Webinar “Il velo islamico: neutralità di impresa e non discriminazione”

Webinar “Il velo islamico: neutralità di impresa e non discriminazione”

Inizio: 14/12/2022

14:30

Fine: 14/12/2022

16:30

Luogo evento
Videoconferenza Microsoft Teams

La Corte di Giustizia con sentenza del 13 ottobre 2022 pronunciata nella causa C-344/20 torna ad occuparsi di discriminazione e velo islamico, quale segno distintivo di appartenenza ad una convinzione religiosa in rapporto al principio di parità di trattamento in materia di occupazione e di condizioni di lavoro stabilito dal diritto dell’Unione, più in particolare dalla direttiva 2000/78, in presenza di una regolamento  interno di un’impresa privata che vieta sul luogo di lavoro di indossare in modo visibile segni religiosi, filosofici o spirituali.

Se il tema dell'espressione delle convinzioni sul posto di lavoro non è propriamente nuovo nel panorama giuridico europeo, la maggiore visibilità delle espressioni religiose negli ultimi anni, sia in ambito aziendale sia nelle ricadute giudiziarie e mediatiche cui fanno eco, rende questi temi tanto delicati quanto attuali.

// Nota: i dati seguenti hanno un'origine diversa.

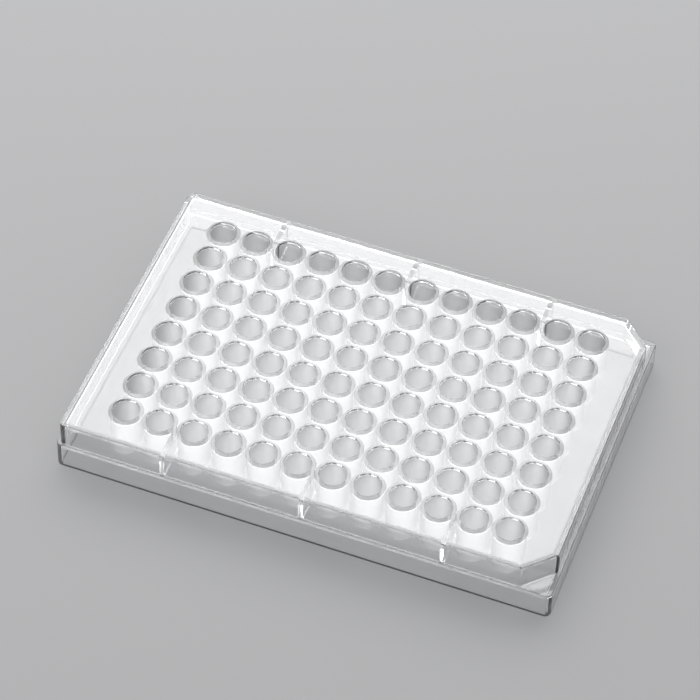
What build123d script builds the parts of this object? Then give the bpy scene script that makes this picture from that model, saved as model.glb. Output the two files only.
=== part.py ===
from build123d import *
from math import cos, pi, radians, sin
import os

# A 96-well microplate, moulded in one piece of clear polystyrene.
# Millimetres. The origin is the middle of the footprint on the bench and +Z is up.
# +X runs from the first column of wells to the last, and +Y from the last row to the first.

# The grid of wells, and what is left round it.
columns = 12
rows = 8
pitch = 9.0
end_margin = 14.38          # from the first column's centres to the end of the plate
side_margin = 11.24         # from the first row's centres to the side of the plate

# Heights above the bench.
plate_height = 14.35        # the deck's face
flange_height = 7.62        # the top of the wide foot that a gripper holds

# The outline.
foot_corner_radius = 1.6
lid_ledge = 0.9             # the step round the deck, where a lid's rim sits
deck_corner_radius = 1.2    # the two plain corners, by the first column
keying_cut = 7.2            # the two cut corners, by the last column
edge_break = 0.3            # along the outer top edges
draft = 0.5                 # degrees, on the skirt

# The walls.
skirt_wall = 1.2
ledge_thickness = 1.2
deck_thickness = 1.2

# One well. It is round in the moulding. Here it has flats, so that 96 of them stay light:
# its diameters are across the flats.
well_mouth_diameter = 6.86
well_floor_diameter = 6.35
well_depth = 10.67
well_wall_at_floor = 0.8
well_wall_at_deck = 0.9
well_floor_thickness = 1.27
bore_flats = 24
outer_flats = 12

# The ribs that tie the two long walls to the outer wells.
rib_thickness = 1.2
rib_every = 4               # wells from one rib to the next

# Sizes that follow from the ones above.
grid_length = (columns - 1) * pitch
grid_width = (rows - 1) * pitch
plate_length = grid_length + 2 * end_margin
plate_width = grid_width + 2 * side_margin
deck_length = plate_length - 2 * lid_ledge
deck_width = plate_width - 2 * lid_ledge
deck_underside = plate_height - deck_thickness
deck_middle = plate_height - deck_thickness / 2
ledge_underside = flange_height - ledge_thickness
well_floor_height = plate_height - well_depth
well_foot_height = well_floor_height - well_floor_thickness


def raised(outline, bottom, top, taper=0):
    """A flat outline raised from one height to another, narrowing upwards by a taper in degrees."""
    return extrude(Pos(0, 0, bottom) * outline, top - bottom, taper=taper)


def break_top_edge(block):
    """Takes the sharpness off a block's upper rim."""
    return chamfer(block.faces().sort_by(Axis.Z)[-1].edges(), edge_break)


def foot():
    """The wide lower part, up to the ledge."""
    outline = RectangleRounded(plate_length, plate_width, foot_corner_radius)
    return break_top_edge(raised(outline, 0, flange_height, draft))


def foot_hollow():
    """The inside of the foot."""
    outline = Rectangle(plate_length - 2 * skirt_wall, plate_width - 2 * skirt_wall)
    return raised(outline, 0, ledge_underside, draft)


def upper_part():
    """The narrower part above the ledge, with two of its corners cut off to show which way round it is."""
    outline = Rectangle(deck_length, deck_width)
    outline = chamfer(outline.vertices().group_by(Axis.X)[-1], keying_cut)
    outline = fillet(outline.vertices().group_by(Axis.X)[0], deck_corner_radius)
    return break_top_edge(raised(outline, ledge_underside, plate_height, draft))


def upper_hollow():
    """The space under the deck, one wall inside the upper part all round."""
    outline = Rectangle(deck_length - 2 * skirt_wall, deck_width - 2 * skirt_wall)
    cut = keying_cut - skirt_wall * (2 - 2**0.5)
    outline = chamfer(outline.vertices().group_by(Axis.X)[-1], cut)
    return raised(outline, 0, deck_underside, draft)


def flatted_cone(flats, bottom, across_bottom, top, across_top, turn=0):
    """An upright taper with flats, from one diameter across them to another."""
    def ring(z, across):
        corner_radius = across / 2 / cos(pi / flats)
        angles = [radians(turn) + 2 * pi * i / flats for i in range(flats)]
        return [(corner_radius * cos(angle), corner_radius * sin(angle), z) for angle in angles]
    lower, upper = ring(bottom, across_bottom), ring(top, across_top)
    sides = [(lower[i - 1], lower[i], upper[i], upper[i - 1]) for i in range(flats)]
    return Solid(Shell([Face(Wire.make_polygon(points)) for points in [lower, upper] + sides]))

def well_outside():
    """The outer wall and foot of one well, up to the middle of the deck's thickness."""
    across_foot = well_floor_diameter + 2 * well_wall_at_floor
    across_top = well_mouth_diameter + 2 * well_wall_at_deck
    flats_to_neighbours = 180 / outer_flats
    return flatted_cone(outer_flats, well_foot_height, across_foot, deck_middle, across_top, flats_to_neighbours)

def well_bore():
    """What is taken out for one well. It has a flat floor and is widest at its mouth."""
    return flatted_cone(bore_flats, well_floor_height, well_floor_diameter, plate_height, well_mouth_diameter)

def ribs():
    """Upright webs from the two long walls to the gaps between the outermost wells."""
    height = deck_middle - ledge_underside
    reach = side_margin - lid_ledge - skirt_wall / 2
    web = Box(rib_thickness, reach, height)
    y = (grid_width + reach) / 2
    z = (deck_middle + ledge_underside) / 2
    steps = int((columns / 2 - 1) // rib_every)
    return [Pos(step * rib_every * pitch, side * y, z) * web for step in range(-steps, steps + 1) for side in (-1, 1)]

def well_plate():
    grid = GridLocations(pitch, pitch, columns, rows)
    body = foot() + upper_part() - foot_hollow() - upper_hollow()
    body += ribs() + [place * well_outside() for place in grid]
    return body - [place * well_bore() for place in grid]


os.makedirs("parts", exist_ok=True)
export_step(well_plate(), "parts/well_plate.step")
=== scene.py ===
import math

import bmesh
import bpy
from mathutils import Matrix, Vector


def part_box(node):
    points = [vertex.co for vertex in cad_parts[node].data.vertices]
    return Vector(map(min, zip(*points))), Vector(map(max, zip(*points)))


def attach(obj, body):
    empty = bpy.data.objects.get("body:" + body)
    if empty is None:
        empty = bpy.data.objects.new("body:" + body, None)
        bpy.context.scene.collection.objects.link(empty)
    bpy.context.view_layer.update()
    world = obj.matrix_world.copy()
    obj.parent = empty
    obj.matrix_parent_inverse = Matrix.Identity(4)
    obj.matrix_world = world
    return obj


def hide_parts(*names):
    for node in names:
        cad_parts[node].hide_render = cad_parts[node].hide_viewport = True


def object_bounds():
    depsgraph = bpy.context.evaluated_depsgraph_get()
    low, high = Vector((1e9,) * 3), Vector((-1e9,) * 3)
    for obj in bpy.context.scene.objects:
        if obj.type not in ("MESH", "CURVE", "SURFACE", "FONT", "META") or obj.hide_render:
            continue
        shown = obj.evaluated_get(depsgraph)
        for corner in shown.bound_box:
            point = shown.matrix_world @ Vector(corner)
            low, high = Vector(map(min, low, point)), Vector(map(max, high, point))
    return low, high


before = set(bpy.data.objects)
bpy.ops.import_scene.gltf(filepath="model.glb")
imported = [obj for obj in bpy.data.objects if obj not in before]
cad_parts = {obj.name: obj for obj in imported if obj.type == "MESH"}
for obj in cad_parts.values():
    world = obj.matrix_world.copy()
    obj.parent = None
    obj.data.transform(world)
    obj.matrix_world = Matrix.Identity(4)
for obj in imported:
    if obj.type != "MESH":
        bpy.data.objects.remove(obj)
cad_low, cad_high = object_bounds()

MM = 0.001
TAU = 2 * math.pi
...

Le controversie in materia sono aumentate negli ultimi due decenni, in particolare per quanto riguarda i lavoratori di fede musulmana, e ancor più specificamente le donne che indossano il velo islamico.

La maggiore visibilità della religione in azienda ha stimolato il ricorso da parte di alcuni datori di lavoro privati, particolarmente in Belgio e Francia, società multietniche, a una politica generale ed esplicita di “neutralità”, con l'obiettivo di limitare l'espressione religiosa dei dipendenti e, più in generale la manifestazione di convinzioni personali.

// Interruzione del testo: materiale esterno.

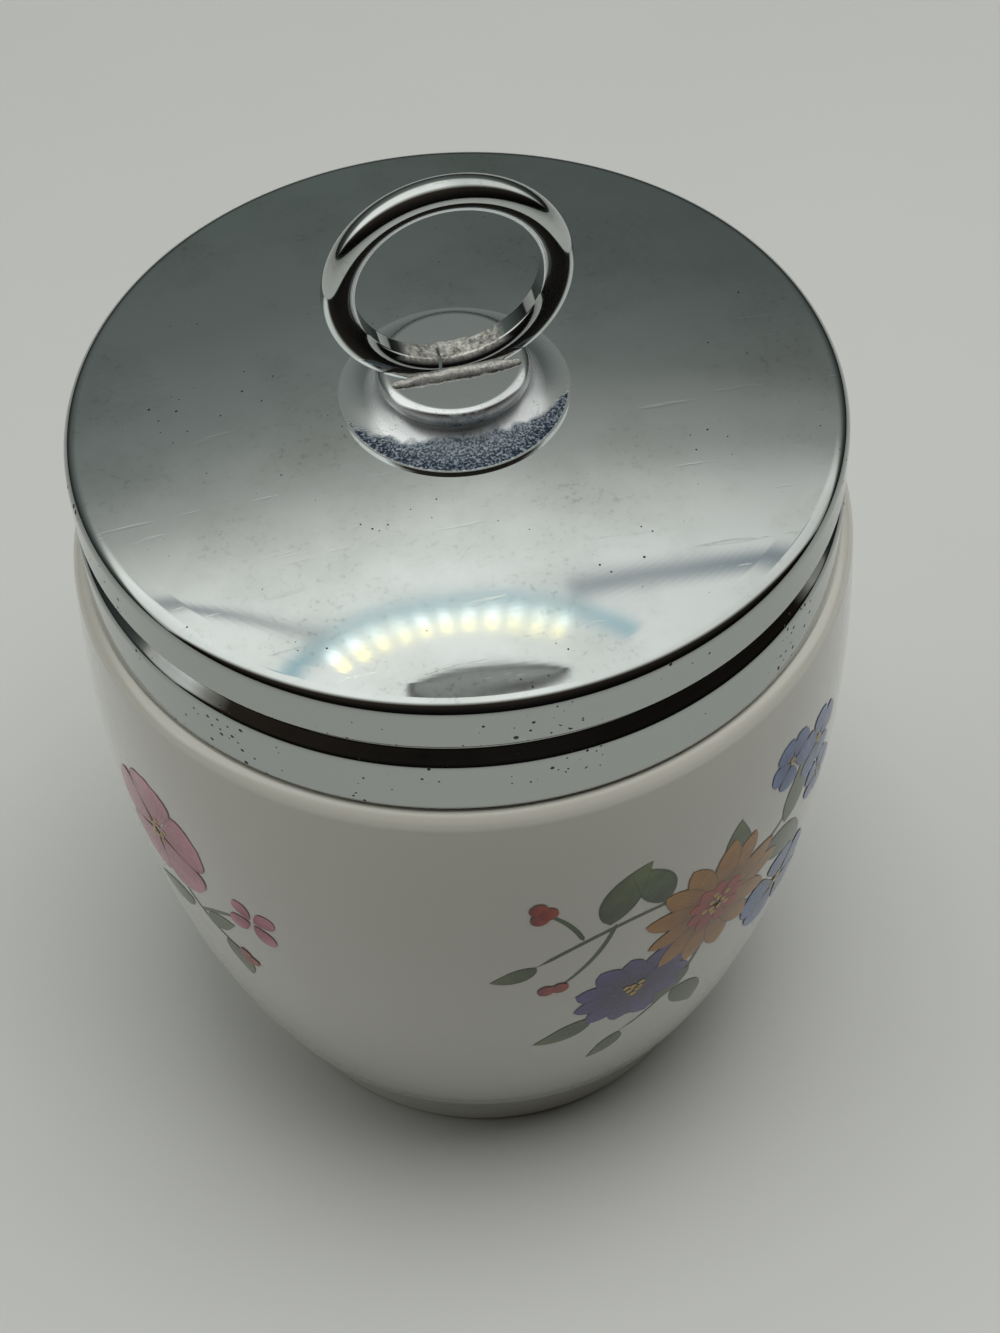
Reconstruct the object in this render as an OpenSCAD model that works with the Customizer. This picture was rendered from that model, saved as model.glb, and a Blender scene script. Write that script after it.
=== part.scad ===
// Porcelain egg coddler: a barrel-shaped cup with a moulded screw neck, and a
// plated metal screw lid with a lifting ring brazed to a turned boss.
// Millimetres. The cup stands on Z = 0 and its axis is Z.
// The lifting ring lies in the XZ plane.

/* [Cup] */
// Widest diameter of the body
body_d = 70.8; // [66:0.2:76]
// Height of the shoulder that the lid comes down to
body_h = 67.2; // [60:0.2:75]
// Height of the widest place of the body
widest_z = 57.4; // [50:0.2:62]
// Diameter of the body's lower edge, just above the foot
base_d = 51.4; // [48:0.2:54]
// Radius on the body's lower edge
base_edge_r = 2; // [1.2:0.1:2.4]
// Radius on the shoulder's outer edge
shoulder_edge_r = 1.4; // [0.8:0.1:2]
// Thickness of the body's wall
wall = 4.2; // [3.5:0.1:5]
// Thickness of the floor above the hollow of the foot
floor_t = 5; // [4:0.1:6.5]
// Radius between the floor and the wall, inside
floor_corner_r = 8; // [5:0.5:9]

/* [Foot] */
// Outer diameter of the foot where it stands
foot_d = 45; // [40:0.2:46]
// Height of the foot
foot_h = 7.8; // [6:0.1:9]
// How much the foot widens from the table to the body, on each side
foot_flare = 0.4; // [0.2:0.05:0.6]
// Width of the ring that the foot stands on
foot_ring_w = 3.6; // [2.6:0.1:5]
// Depth of the hollow under the foot
foot_hollow = 2.4; // [1.5:0.1:3.2]
// Radius on the edges of the foot
foot_edge_r = 0.7; // [0.3:0.1:1]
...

Questa scelta dei datori di lavoro di norma è giustificata dall'immagine che desiderano trasmettere all'esterno o dal corretto funzionamento interno dell'azienda.

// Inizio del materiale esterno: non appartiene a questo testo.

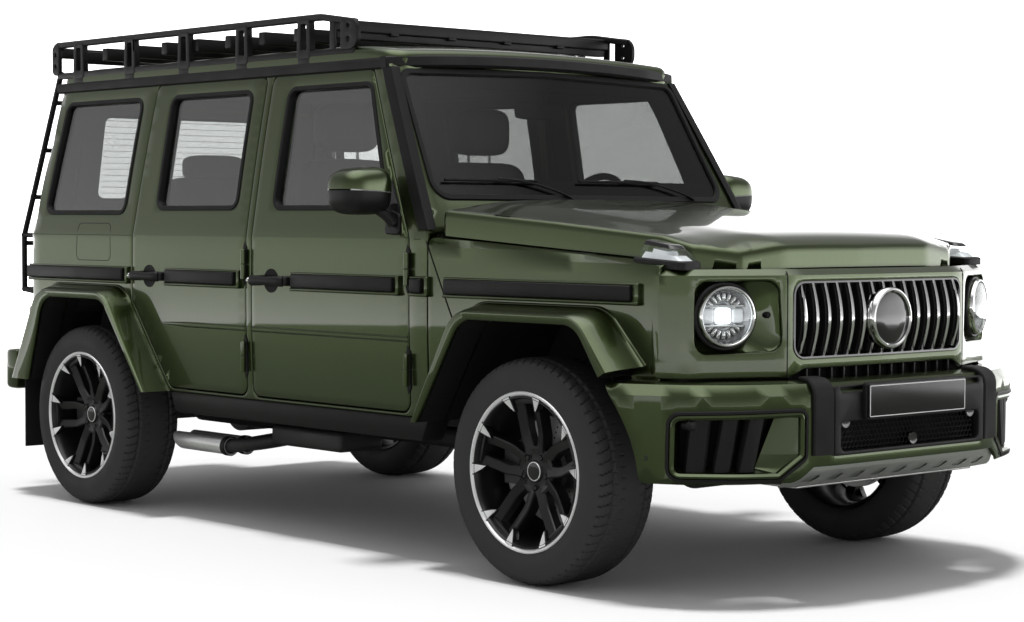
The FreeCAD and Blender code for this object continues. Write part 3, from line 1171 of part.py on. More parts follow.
def mirrors():
    """The door mirrors, carried by the front doors."""
    inner, outer, corner = s.mirror_inner_y, s.mirror_outer_y, s.window_corner
    shell = prism("mirror_shell", "YZ", [
        (inner, s.mirror_bottom_z, corner), (outer, s.mirror_bottom_z, corner),
        (outer, s.mirror_top_z, corner), (inner, s.mirror_top_z, corner)],
        s.mirror_x - s.mirror_depth / 2, s.mirror_x + s.mirror_depth / 2)
    low, high = s.mirror_foot_x - s.mirror_arm / 2, s.mirror_foot_x + s.mirror_arm / 2
    arm = box("mirror_arm", low, high, s.belt_half_width - s.wall / 2, inner + s.mirror_arm, s.belt_z,
              s.mirror_bottom_z - s.mirror_arm)
    stalk = box("mirror_stalk", s.mirror_x - s.mirror_arm / 2, high, inner, inner + s.mirror_arm,
                s.mirror_bottom_z - s.mirror_drop, s.mirror_bottom_z + s.mirror_arm / 4)
    foot = cut("mirror_foot", arm, body_fill("mirror_seat", 0, s.cowl_x))
    left = group("mirror_left", shell, foot, stalk)
    node("mirror_left", left)
    node("mirror_right", mirrored(left))


def revolved(name, points):
    """A profile of half widths and radii turned about the wheel's axle."""
    ring = doc.addObject("Part::Revolution", name)
    ring.Source = outline(name, "YZ", points)
    ring.Axis = Vector(0, 1, 0)
    ring.Angle = 360
    ring.Solid = True
    return ring


def wheels():
    """Four tyres and rims, and the two steered knuckles."""
    half, rim_half = s.tyre_width / 2, s.rim_width / 2
    seat, edge, tread = s.rim_seat_radius, s.tyre_edge_width, s.tyre_radius
    for end, x in (("front", s.front_axle_x), ("rear", rear_axle_x)):
        for side, sign in (("left", 1), ("right", -1)):
            name = f"{end}_{side}"
            tyre = revolved(name + "_tyre_ring", [
                (-rim_half, seat), (rim_half, seat), (half, seat + edge * 2), (half, tread - edge * 2),
                (half - edge, tread), (-half + edge, tread), (-half, tread - edge * 2),
                (-half, seat + edge * 2)])
            place(tyre, x, wheel_y * sign, tread)
            node(f"tyre_{name}", tyre)
            face = wheel_y + rim_half - s.hub_face_inset
            barrel = revolved(name + "_barrel", [
                (-rim_half, seat - s.rim_wall), (rim_half, seat - s.rim_wall), (rim_half, seat),
                (-rim_half, seat)])
            place(barrel, x, wheel_y * sign, tread)
            spans = {"hub": (s.hub_radius, face - s.spoke_thickness, face),
                     "bell": (s.bell_radius, s.disc_y, face),
                     "disc": (s.disc_radius, s.disc_y, s.disc_y + s.disc_thickness)}
            parts = [barrel]
            for label, (radius, near, deep) in spans.items():
                if sign < 0:
                    near, deep = -deep, -near
                parts.append(cylinder(f"{name}_{label}", "y", radius, near, deep, x, tread))
            low = face - s.spoke_thickness if sign > 0 else -face
            for index in range(COUNTS["spokes"] * 2):
                spoke = doc.addObject("Part::Box", f"{name}_spoke_{index}")
                bind(spoke, "Length", s.spoke_width)
                bind(spoke, "Width", s.spoke_thickness)
                bind(spoke, "Height", seat - s.rim_wall)
                turn = Rotation(Vector(0, 1, 0), 360 / COUNTS["spokes"] * (index // 2))
                across_spoke = turn.multVec(Vector(1, 0, 0))
                spoke.Placement = Placement(Vector(), turn)
                shift = s.spoke_spread / (2 if index % 2 else -2) - s.spoke_width / 2
                place(spoke, x + shift * across_spoke.x, low, tread + shift * across_spoke.z)
                parts.append(spoke)
            node(f"rim_{name}", group(f"rim_{name}_solid", *parts))
    for side, sign in (("left", 1), ("right", -1)):
        knuckle(side, sign)


def knuckle(side, sign):
    """A steered knuckle between the wishbones, with its hub carrier and brake caliper."""
    half = s.wishbone_drop - s.seat_gap
    pin = cylinder(f"kingpin_{side}", "z", s.kingpin_radius, s.tyre_radius - half, s.tyre_radius + half,
                   s.front_axle_x, s.kingpin_y)
    carrier = cylinder(f"hub_carrier_{side}", "y", s.hub_carrier_radius, s.kingpin_y, s.disc_y - s.seat_gap,
                       s.front_axle_x, s.tyre_radius)
    left = group(f"knuckle_{side}_solid", pin, carrier, caliper(f"front_caliper_{side}", s.front_axle_x))
    node(f"knuckle_{side}", left if sign > 0 else mirrored(left))


side_walls()
floor_pan()
rear_frame()
roof_panel()
fixed_glass()
bonnet()
front_wings()
front_panel()
grille()
lamps()
front_bumper()
bumper_trim()
skid_plate()
flares()
sills()
rear_bumper()
mudflaps()
chassis()
axles()
engine()
exhaust()
seats()
dashboard()
roof_rack()
side_door("door_front_left", True, True)
side_door("door_front_right", True, False)
side_door("door_rear_left", False, True)
side_door("door_rear_right", False, False)
tailgate()
mirrors()
wheels()
doc.recompute()

for item in doc.Objects:
    bad = [state for state in item.State if state in ("Invalid", "Error")]
    if bad:
        raise RuntimeError(f"{item.Label} did not compute: {bad}")
for label, piece in NODES.items():
    if piece.Shape.isNull() or not piece.Shape.isValid() or not piece.Shape.Solids:
        raise RuntimeError(f"{label} has no sound shape")

os.makedirs("parts", exist_ok=True)
for label, piece in NODES.items():
    piece.Shape.exportStep(os.path.join("parts", label + ".step"))
print(len(NODES), "sub-parts written")
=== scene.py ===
import math

import bmesh
import bpy
import numpy as np
from mathutils import Matrix, Vector, geometry


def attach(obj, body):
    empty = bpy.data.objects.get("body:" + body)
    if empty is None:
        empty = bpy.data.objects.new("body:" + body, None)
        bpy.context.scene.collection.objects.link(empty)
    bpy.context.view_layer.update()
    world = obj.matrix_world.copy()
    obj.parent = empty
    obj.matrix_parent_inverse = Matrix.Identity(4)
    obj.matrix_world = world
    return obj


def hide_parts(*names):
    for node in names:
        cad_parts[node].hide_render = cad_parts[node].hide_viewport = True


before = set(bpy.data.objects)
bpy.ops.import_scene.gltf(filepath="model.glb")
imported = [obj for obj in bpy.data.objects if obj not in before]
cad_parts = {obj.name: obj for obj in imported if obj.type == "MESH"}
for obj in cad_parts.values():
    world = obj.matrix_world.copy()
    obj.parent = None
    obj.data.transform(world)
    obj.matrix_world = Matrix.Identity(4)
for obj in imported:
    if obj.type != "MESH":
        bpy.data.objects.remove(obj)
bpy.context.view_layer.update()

bl_info = {
    "name": "Off-road estate car",
    "version": (1, 0, 0),
    "blender": (4, 5, 0),
    "location": "View3D > Sidebar > Off-road car",
    "description": "Dresses the packed solids of an off-road estate car",
    "category": "Object",
}

HUB_Z = 0.3915
FRONT_AXLE = 1.498
REAR_AXLE = -1.392
WHEEL_Y = 0.826
SILL_Z = 0.526
ARCH_Z = 0.9035
STRIP_Z = 1.008
BELT_Z = 1.18
SPARE_HUB = (0, 0, 0.985)
SCREEN_FOOT = (0.805, 1.346)
SCREEN_LEAN = 0.569
HINGE_X = {"front": 0.780, "rear": -0.258}
HINGE_Y = 0.887
SPIN_DEGREES = {"front": -3.0, "rear": 50.0}
CAMERA_AT = (7.0873, -5.9927, 1.2547)
CAMERA_TURN = (2.4133, -0.0415, 0.0032)
LENS_MM, SENSOR_MM = 77.92, 36
FLOOR_RADIUS, FLOOR_SIDES = 13, 96
SIDES = (("left", 1), ("right", -1))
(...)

Si tratta allora di mettere in discussione la tradizionale applicazione orizzontale delle nozioni giuridiche di non discriminazione e di libertà di religione nell'ambito del lavoro, nonché l'articolazione tra i diritti individuali del lavoratore, da un lato, e il diritto del datore di lavoro ad organizzare la propria attività d’impresa dall’altro.

Qual è, dunque, la compatibilità dell'applicazione generale e indifferenziata del c.d. principio di “neutralità”, inteso come barriera a qualsiasi manifestazione religiosa e/o convinzione personale nei luoghi di lavoro, con i diritti europei e nazionali in materia di non discriminazione?

A questo interrogativo risponde la Corte di Giustizia  con la sentenza in esame, la quale partendo dalle nozioni di discriminazione diretta e indiretta, esclude la prima ogni qualvolta le disposizioni aziendali siano applicate in maniera generale e indiscriminata, mentre ipotizza il ricorrere della seconda, nell’ipotesi in cui l’obbligo introdotto da un disposizione interna, apparentemente neutro, comporti un particolare svantaggio per le persone che aderiscono ad una determinata religione o ideologia, non giustificato da un’esigenza reale del datore di lavoro, che spetta a quest’ultimo dimostrare.


Per il convegno è stato richiesto l'accreditamento, da parte del Consiglio Nazionale Forense, di n. 2 crediti formativi.